Ocean Street, Woollahra, is frequently a loud place. As a transit zone for Sydney’s Eastern Suburbs, it’s often full of urgency and exhaust. But behind the door of this 1970s townhouse, the noise stops. Provided a rare opportunity to reimagine a “dark and dated” dwelling, Mather Beere Architecture soon realised the house “demanded a response that held both energy and retreat.” To engineer this sophisticated sanctuary, they first had to get down in the dirt first.
The original structure suffered from 1970s architectural amnesia – a jumble of fragmented rooms. However, firm directors George Mather and Richard Beere saw not a muddle, but a mandate for reconfiguration. Rather than erase the quirks, they reimagined them to enrich the design.
The boldest move was to look down. By excavating the basement, the architects conjured a subterranean sanctum housing a gym, wine cellar and secondary living space. What was once a discreet cupboard door is now a Narnian portal to an entirely new floor.
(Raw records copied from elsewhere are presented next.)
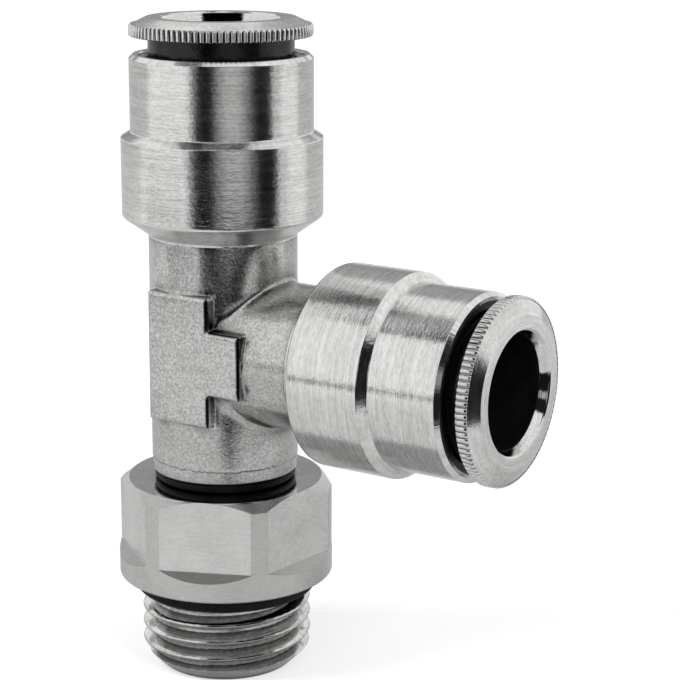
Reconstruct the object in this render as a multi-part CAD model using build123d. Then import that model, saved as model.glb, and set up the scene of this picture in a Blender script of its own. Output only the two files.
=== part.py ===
from build123d import *
import os
from math import cos, radians, sin, tan

# Push-in tee fitting for tube, with a swivel male stud.
# Millimetres. The origin is on the thread axis at the seating face under the hexagon,
# +Z points up the run to its tube port, and +X points out of the branch.

# Tube and fits
tube_d = 8.0
tube_play = 0.1            # radial play of the tube in its socket
bore_play = 0.2            # radial play of the tube in the collet
bite = 0.09                # how far the teeth and the seal lip stand inside the tube's surface
press_gap = 0.02           # radial gap round a ring that is pressed into its bore
running_gap = 0.05         # radial and end gap round a piece that turns or is trapped loosely
slide_gap = 0.15           # radial gap round the sliding collet

# Push ring and collet, from the front face inwards
mouth_l = 0.73
mouth_h = 0.41             # widening of the bore at its mouth
lip_w = 0.96               # width of the flat front face
bevel_l = 0.52
knurl_l = 0.87
knurl_count = 94
knurl_depth = 0.15
knurl_share = 0.8          # part of each pitch that a groove takes at the crest
neck_wall = 1.25
neck_l = 3.1               # full neck behind the head, before the thin fingers
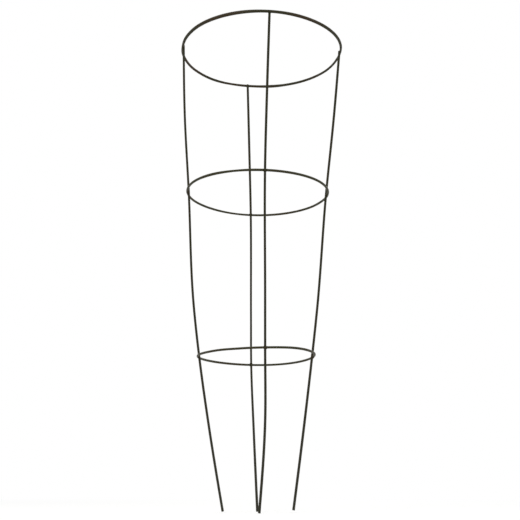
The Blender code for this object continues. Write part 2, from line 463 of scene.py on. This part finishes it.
    def sweep(
        self,
        name: str,
        path: list[Vector],
        diameter: float,
        enamel: bpy.types.Material,
        girths: list[float],
        ring: bool = False,
    ) -> bpy.types.Mesh:
        """Makes the mesh of a wire along a path.

        Args:
            name: what to call the mesh.
            path: the points of its middle.
            diameter: how thick it is.
            enamel: its finish.
            girths: how thick it is at each point, as a share of its diameter.
            ring: whether its ends meet.

        Returns:
            The mesh, with the finish on it.
        """
        line = bpy.data.meshes.new(name)
        edges = [(i, i + 1) for i in range(len(path) - 1)]
        if ring:
            edges.append((len(path) - 1, 0))
        line.from_pydata([tuple(p) for p in path], edges, [])
        share = line.attributes.new("girth", "FLOAT", "POINT")
        share.data.foreach_set("value", girths)
        holder = in_scene(name + "_path", line)
        modifier = holder.modifiers.new("drawn wire", "NODES")
        modifier.node_group = self.group
        values = {
            "Diameter": diameter,
            "Ripple": self.RIPPLE,
            "Ripple Scale": per_metre(self.RIPPLE_MM),
            "Facets": self.FACETS,
            "Enamel": enamel,
        }
        for title, value in values.items():
            modifier[self._identifier(title)] = value
        return bake(holder, name)


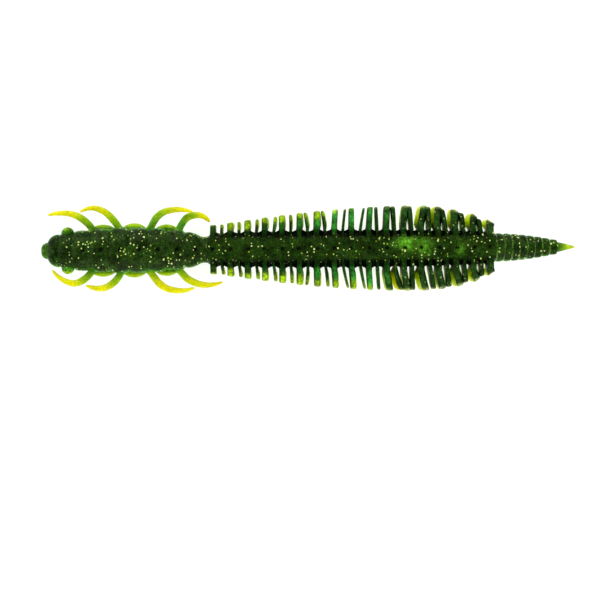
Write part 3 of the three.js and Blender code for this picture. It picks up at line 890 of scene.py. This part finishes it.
def tail_ring_piece(ring):
    """One ring of the tail, two to a link. Each link's first ring bends with the link before.

    The very first is rigid, and turns on a dome inside the abdomen.
    """
    first = TAIL_START + (ring - 1) * TAIL_RING
    width = tail_width(first + 0.4 * TAIL_RING)
    shape = [(-0.03, 0.85), (0.0, 0.92), (0.06, 0.955), (0.2, 0.99), (0.45, 1.0), (0.75, 0.975)]
    shape += [(0.93, 0.935), (1.0, 0.88), (1.03, 0.8)]
    profile = []
    for share, size in shape:
        half = size * width
        profile.append((first + share * TAIL_RING, half, 0.93 * half, 0.95 * half))
    if ring == 1:
        profile = tail_plug(0.965 * width) + profile[3:]
    rows = turned_rows(profile, 34, 84, power=2.1)
    back, belly = tail_colours(rows)
    share = (rows[..., 0] - first) / TAIL_RING
    crease = np.clip(hump(share, 0, 0.07) + hump(share, 1, 0.09), 0, 1)
    aside = rise(np.abs(rows[..., 1]) / width, 0.2, 0.9)
    crease_colour = blend_colour(MOSS, PALE_EDGE, 0.1 + 0.5 * aside)
    back = blend_colour(back, crease_colour, (0.4 + 0.3 * aside) * crease)
    flakes = np.full(rows.shape[:2], 0.95)
    rows[..., 0] += TAIL_BULGE * (1 - (rows[..., 1] / width) ** 2)
    link = (ring + 1) // 2
    piece = skin(f"tail_ring_{ring}", rows, back, belly, flakes, BODY)
    if ring % 2 == 0:
        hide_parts(f"tail_link_{link}")
    if ring == 1 or ring % 2 == 0:
        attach(piece, f"tail_{link}")
        return
    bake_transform(piece)


def tail_tip_piece():
    """The plain pointed tip."""
    span = LENGTH - TAIL_POINT
    shape = [(-0.06, 0.6), (0.0, 0.9), (0.04, 0.96), (0.35, 0.74)]
    shape += [(0.65, 0.45), (0.86, 0.25), (1.0, 0.05)]
    profile = [(TAIL_POINT + share * span, size, 0.95 * size, 0.95 * size) for share, size in shape]
    rows = turned_rows(profile, 40, 48, power=2.0)
    back, belly = tail_colours(rows)
    flakes = 0.5 * (1 - rise(rows[..., 0], TAIL_POINT, TAIL_POINT + 1.2))
    piece = skin("tail_tip_skin", rows, back, belly, flakes, TIP)
    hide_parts("tail_tip")
    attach(piece, "tail_4")


for ring_number in range(1, 2 * TAIL_LINKS + 1):
    tail_ring_piece(ring_number)
tail_tip_piece()


# ---- Legs ----------------------------------------------------------------------------------------

# Each leg's centre line, from the root to the tip, as points of (station, distance out, height above the
# body's centre line).
LEG_LINES = {
    "leg_right_1": [(9.6, 3.4, 0), (9.2, 4.5, 0.1), (8.0, 5.7, 0.4), (6.6, 6.55, 0.5), (4.9, 7.0, 0.3),
                    (2.7, 7.0, 0), (1.2, 6.7, -0.1)],
    "leg_right_2": [(14.9, 3.6, 0), (14.3, 4.6, 0.1), (13.5, 5.7, 0.3), (12.1, 7.1, 0.5), (10.4, 7.85, 0.4),
                    (8.9, 7.9, 0.2), (7.2, 7.3, 0)],
    "leg_right_3": [(20.2, 3.6, 0), (20.75, 4.7, 0.2), (21.65, 6.1, 0.5), (23.1, 7.1, 0.8), (25.2, 7.5, 1.0),
                    (27.0, 7.4, 1.1), (28.5, 7.0, 1.1)],
    "leg_right_4": [(25.6, 3.4, 0), (26.2, 4.7, -0.1), (27.2, 6.0, -0.2), (28.6, 6.5, -0.3),
                    (30.0, 6.4, -0.3), (31.0, 5.8, -0.2), (31.5, 5.2, -0.1)],
    "leg_left_1": [(9.6, 3.4, 0), (9.0, 4.4, 0.1), (7.8, 5.5, 0.3), (6.3, 6.1, 0.4), (4.7, 5.8, 0.3),
                   (3.0, 4.8, 0), (1.9, 3.6, -0.2)],
    "leg_left_2": [(15.1, 3.6, 0), (14.5, 4.8, 0.1), (13.5, 6.0, 0.3), (12.1, 6.9, 0.4), (10.6, 7.1, 0.3),
                   (9.3, 6.9, 0.1), (8.2, 6.5, 0)],
    "leg_left_3": [(20.1, 3.6, 0), (20.8, 4.7, 0.1), (22.1, 6.3, 0.3), (23.6, 7.25, 0.4), (25.4, 7.6, 0.4),
                   (27.1, 7.55, 0.2), (28.6, 7.1, 0)],
    "leg_left_4": [(25.5, 3.4, 0), (26.3, 4.4, -0.1), (27.4, 5.5, -0.2), (29.1, 6.3, -0.2), (30.7, 6.6, -0.1),
                   (32.3, 6.5, 0), (33.9, 6.1, 0.1)],
}

# How much of each leg is green, from its root.
LEG_GREENS = {
    "leg_right_1": 0.3, "leg_right_2": 0.3, "leg_right_3": 0.4, "leg_right_4": 0.45,
    "leg_left_1": 0.25, "leg_left_2": 0.25, "leg_left_3": 0.05, "leg_left_4": 0.12,
}


LEG_TAPER = [(0, 0.85), (0.12, 0.66), (0.35, 0.7), (0.6, 0.6), (0.8, 0.44), (0.95, 0.27), (1, 0.2)]
LEG_HALF_THICK = 0.44


def leg_piece(name, line):
    """A tapering tendril, oval in section, which bends between the thorax and its own body at its root."""
    side = RIGHT if "right" in name else LEFT
    count, around = 60, 28
    path = spline([(x, side * y, z) for x, y, z in line], count)
    along = np.gradient(path, axis=0)
    along /= np.linalg.norm(along, axis=1)[:, None]
    share = np.linspace(0, 1, count)
    places, half_widths = zip(*LEG_TAPER)
    width = np.interp(share, places, half_widths)
    width *= np.sqrt(np.clip((1.01 - share) / 0.04, 0.02, 1))
    height = np.minimum(width, LEG_HALF_THICK)
    angle = np.linspace(0, 2 * math.pi, around, endpoint=False)
    rows = []
    for middle, direction, half, tall in zip(path, along, width, height):
        across = np.cross((0, 0, 1), direction)
        across /= np.linalg.norm(across)
        up = np.cross(direction, across)
        ring = np.outer(np.sin(angle) * half, across) + np.outer(np.cos(angle) * tall, up)
        rows.append(middle - ring)
    rows = np.array(rows)
    # The paint runs from green at the root to a yellow, faintly orange tip.
    out = np.broadcast_to(share[:, None], rows.shape[:2])
    green = LEG_GREENS[name]
    back = blend_colour(LIME, YELLOW_LEG, rise(out, green, green + 0.35))
    back = blend_colour(back, ORANGE_TIP, 0.5 * rise(out, 0.8, 0.95))
    back = blend_colour(MOSS * 0.8, back, rise(out, 0.5 * green - 0.1, green + 0.05))
    belly = blend_colour(CHARTREUSE, YELLOW_LEG, rise(out, 0.2, 0.7))
    piece = skin(f"{name}_skin", rows, back, belly, np.zeros(rows.shape[:2]), LEG)
    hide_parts(name)
    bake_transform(piece)


for leg_name, leg_line in LEG_LINES.items():
    leg_piece(leg_name, leg_line)


# ---- Floor, lights and camera --------------------------------------------------------------------


def floor():
    """A pale table, lit softly from within so that thin parts glow."""
    bpy.ops.mesh.primitive_plane_add(size=3, location=(0, 0, -0.00002))
    plane = bpy.context.object
    plane.name = "table"
    nodes = Nodes("table")
    nodes.shader.inputs["Base Color"].default_value = (0.3, 0.3, 0.32, 1)
    nodes.shader.inputs["Roughness"].default_value = 0.9
    nodes.shader.inputs["Emission Color"].default_value = (0.99, 0.99, 1, 1)
    nodes.shader.inputs["Emission Strength"].default_value = 0.84
    plane.data.materials.append(nodes.material)


def soft_light(name, location, size, power):
    """A rectangular light, aimed at the worm."""
    light = bpy.data.lights.new(name, "AREA")
    light.shape = "RECTANGLE"
    light.size, light.size_y = size
    light.energy = power
    lamp = bpy.data.objects.new(name, light)
    lamp.location = location
    lamp.rotation_euler = (-Vector(location)).to_track_quat("-Z", "Y").to_euler()
    bpy.context.scene.collection.objects.link(lamp)


def studio():
    """A dim ceiling over pale walls, and a soft light on each side."""
    world = bpy.data.worlds.new("studio")
    world.use_nodes = True
    tree = world.node_tree
    height = tree.nodes.new("ShaderNodeSeparateXYZ")
    strength = tree.nodes.new("ShaderNodeMapRange")
    strength.interpolation_type = "SMOOTHSTEP"
    for name, value in (("From Min", 0.1), ("From Max", 0.45), ("To Min", 1.0), ("To Max", 0.22)):
        strength.inputs[name].default_value = value
    tree.links.new(tree.nodes.new("ShaderNodeTexCoord").outputs["Generated"], height.inputs[0])
    tree.links.new(height.outputs[2], strength.inputs["Value"])
    tree.links.new(strength.outputs["Result"], tree.nodes["Background"].inputs["Strength"])
    tree.nodes["Background"].inputs["Color"].default_value = (0.98, 0.99, 1, 1)
    bpy.context.scene.world = world
    soft_light("key", (-0.08, 0.36, 0.3), (0.5, 0.25), 1.3)
    soft_light("fill", (0.05, -0.38, 0.28), (0.5, 0.25), 1.1)
    soft_light("head_side", (-0.42, 0.02, 0.25), (0.25, 0.3), 0.5)
    soft_light("tail_side", (0.42, -0.02, 0.25), (0.25, 0.3), 0.5)


def camera():
    """Straight down on the back, with the head to the left and the worm above the middle of the frame."""
    width = 114.35 * MM  # of the view at the worm's height
    data = bpy.data.cameras.new("camera")
    data.lens = 85
    away = width * data.lens / data.sensor_width
    view = bpy.data.objects.new("camera", data)
    view.location = (-0.73 * MM, -10.5 * MM, AXIS_Z + away)
    view.rotation_euler.z = math.radians(-0.45)
    bpy.context.scene.collection.objects.link(view)
    bpy.context.scene.camera = view


floor()
studio()
camera()
bpy.context.scene.view_settings.view_transform = "Standard"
George notes that the true excitement began with the demolition. The moment the basement was excavated, the spatial potential was unmasked and the project shifted from a renovation to a revelation.
“Opening the house revealed just how good the spaces could feel,” he says. By freeing the floor plan, light was naturally drawn deeper into the home. Enlarged window openings, higher doors and stacked door frames wash the terrace rooms in natural light.
After assessing the roof’s structural layout, the team retransferred loads and introduced full-width skylights, injecting light into previously dark areas.

Materials matter here. The client sought ‘sophistication, timelessness and warmth.’ The dark oak parquet flooring pairs beautifully with the almond-toned cabinetry created by Summit Joinery. The crafted rhythm of the herringbone pattern “strikes a balance between classic and contemporary… grounding the interiors with a sense of warmth and permanence,” explains George.
Then there is the stone. Grigio, a dark grey marble, defines the thresholds, steps, fireplace and bathrooms. It sits comfortably yet robustly alongside the timbers, demarcating zones without walls – a sophisticated solution for an open plan.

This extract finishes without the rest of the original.